PROBLEM TO WORK ON:
Return verbatim the inclusive range of lines running from the line that contains "for thing in" to the line that contains "zip(*points))), Vector(map(max, zip(*points)))". Omit every other line.

PROVIDED MATERIAL:
------------------------------------------------------------
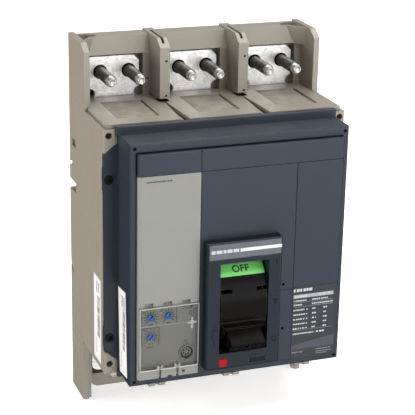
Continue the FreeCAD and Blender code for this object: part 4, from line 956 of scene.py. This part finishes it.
------------------------------------------------------------
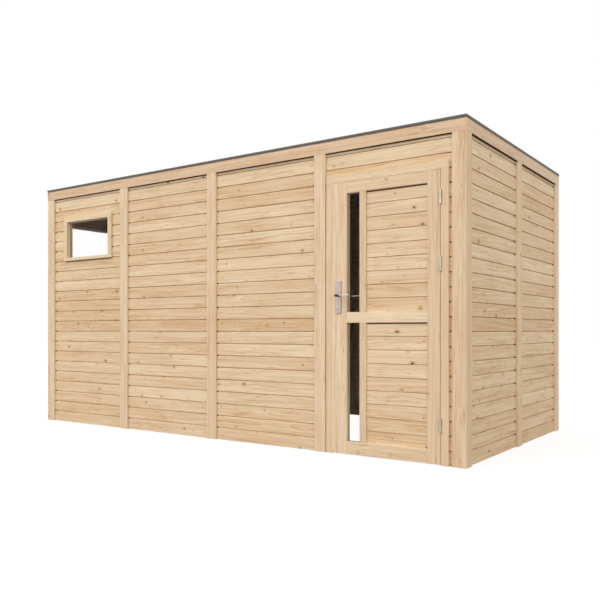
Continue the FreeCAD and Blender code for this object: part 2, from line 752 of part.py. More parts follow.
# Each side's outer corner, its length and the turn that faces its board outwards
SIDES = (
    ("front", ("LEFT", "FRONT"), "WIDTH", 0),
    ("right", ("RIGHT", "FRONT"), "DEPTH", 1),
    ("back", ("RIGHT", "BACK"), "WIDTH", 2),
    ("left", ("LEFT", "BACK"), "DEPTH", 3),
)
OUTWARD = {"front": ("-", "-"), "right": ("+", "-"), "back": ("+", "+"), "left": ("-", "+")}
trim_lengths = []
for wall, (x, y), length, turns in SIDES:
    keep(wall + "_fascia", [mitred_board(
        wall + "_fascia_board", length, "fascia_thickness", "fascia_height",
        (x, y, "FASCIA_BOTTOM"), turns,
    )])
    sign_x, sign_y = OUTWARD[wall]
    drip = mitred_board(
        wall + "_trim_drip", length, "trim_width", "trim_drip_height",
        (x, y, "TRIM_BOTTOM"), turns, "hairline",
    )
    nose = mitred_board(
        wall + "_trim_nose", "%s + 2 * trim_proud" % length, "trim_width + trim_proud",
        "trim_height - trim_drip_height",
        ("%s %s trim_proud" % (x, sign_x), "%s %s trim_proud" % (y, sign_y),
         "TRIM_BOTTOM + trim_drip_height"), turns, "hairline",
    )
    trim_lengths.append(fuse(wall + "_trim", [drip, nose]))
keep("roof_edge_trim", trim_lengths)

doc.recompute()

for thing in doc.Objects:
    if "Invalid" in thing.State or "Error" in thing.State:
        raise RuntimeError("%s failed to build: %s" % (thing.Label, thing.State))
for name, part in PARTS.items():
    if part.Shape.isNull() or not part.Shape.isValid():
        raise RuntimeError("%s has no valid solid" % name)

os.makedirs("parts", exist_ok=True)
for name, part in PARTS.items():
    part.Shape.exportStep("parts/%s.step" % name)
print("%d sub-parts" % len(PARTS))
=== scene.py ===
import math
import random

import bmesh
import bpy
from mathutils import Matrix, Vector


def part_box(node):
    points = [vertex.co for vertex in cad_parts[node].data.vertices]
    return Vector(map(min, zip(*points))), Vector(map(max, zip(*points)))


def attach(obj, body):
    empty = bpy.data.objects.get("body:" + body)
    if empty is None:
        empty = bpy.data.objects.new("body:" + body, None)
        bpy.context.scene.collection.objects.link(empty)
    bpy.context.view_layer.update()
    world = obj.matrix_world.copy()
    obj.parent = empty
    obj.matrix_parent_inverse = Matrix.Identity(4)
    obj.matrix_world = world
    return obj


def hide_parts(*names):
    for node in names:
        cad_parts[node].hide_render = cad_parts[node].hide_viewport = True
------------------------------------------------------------
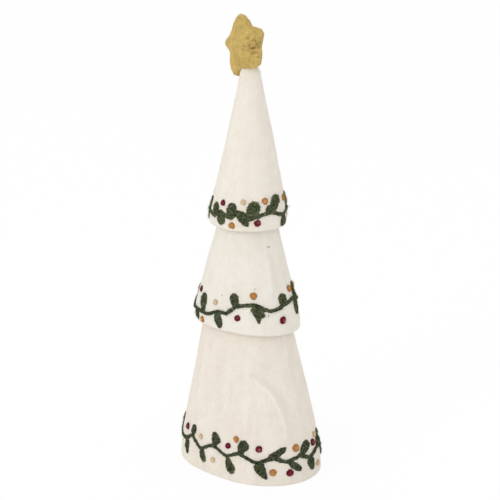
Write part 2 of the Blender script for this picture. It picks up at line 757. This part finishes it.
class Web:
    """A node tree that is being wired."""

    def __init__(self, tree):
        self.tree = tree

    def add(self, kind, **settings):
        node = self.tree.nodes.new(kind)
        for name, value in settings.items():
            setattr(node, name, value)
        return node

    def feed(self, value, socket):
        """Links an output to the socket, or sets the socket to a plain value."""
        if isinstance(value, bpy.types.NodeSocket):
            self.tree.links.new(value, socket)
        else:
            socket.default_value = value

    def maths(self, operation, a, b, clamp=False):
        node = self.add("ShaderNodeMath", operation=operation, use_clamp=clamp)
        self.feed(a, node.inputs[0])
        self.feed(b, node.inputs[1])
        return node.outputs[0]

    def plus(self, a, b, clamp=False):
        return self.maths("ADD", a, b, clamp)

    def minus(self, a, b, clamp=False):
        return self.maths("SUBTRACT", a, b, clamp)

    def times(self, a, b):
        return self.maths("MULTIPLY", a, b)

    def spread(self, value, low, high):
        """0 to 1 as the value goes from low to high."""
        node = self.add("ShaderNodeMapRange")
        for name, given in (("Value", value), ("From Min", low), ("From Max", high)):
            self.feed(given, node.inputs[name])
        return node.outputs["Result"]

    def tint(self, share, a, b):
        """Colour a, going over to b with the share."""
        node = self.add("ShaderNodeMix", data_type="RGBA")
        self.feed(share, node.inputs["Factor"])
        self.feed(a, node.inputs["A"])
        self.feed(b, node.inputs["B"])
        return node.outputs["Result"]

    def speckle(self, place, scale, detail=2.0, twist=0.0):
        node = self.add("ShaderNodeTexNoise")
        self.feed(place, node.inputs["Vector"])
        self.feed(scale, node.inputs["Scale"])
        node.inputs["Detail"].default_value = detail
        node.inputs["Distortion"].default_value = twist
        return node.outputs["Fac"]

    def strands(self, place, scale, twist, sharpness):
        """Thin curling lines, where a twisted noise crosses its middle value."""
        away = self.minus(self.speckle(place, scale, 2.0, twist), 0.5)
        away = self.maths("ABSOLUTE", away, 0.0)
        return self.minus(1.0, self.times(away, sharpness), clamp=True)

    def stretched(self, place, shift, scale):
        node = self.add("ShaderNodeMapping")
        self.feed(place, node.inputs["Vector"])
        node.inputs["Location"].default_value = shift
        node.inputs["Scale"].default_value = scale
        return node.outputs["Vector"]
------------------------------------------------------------
RESULT OF THIS EXERCISE:
for thing in doc.Objects:
    if "Invalid" in thing.State or "Error" in thing.State:
        raise RuntimeError("%s failed to build: %s" % (thing.Label, thing.State))
for name, part in PARTS.items():
    if part.Shape.isNull() or not part.Shape.isValid():
        raise RuntimeError("%s has no valid solid" % name)

os.makedirs("parts", exist_ok=True)
for name, part in PARTS.items():
    part.Shape.exportStep("parts/%s.step" % name)
print("%d sub-parts" % len(PARTS))
=== scene.py ===
import math
import random

import bmesh
import bpy
from mathutils import Matrix, Vector


def part_box(node):
    points = [vertex.co for vertex in cad_parts[node].data.vertices]
    return Vector(map(min, zip(*points))), Vector(map(max, zip(*points)))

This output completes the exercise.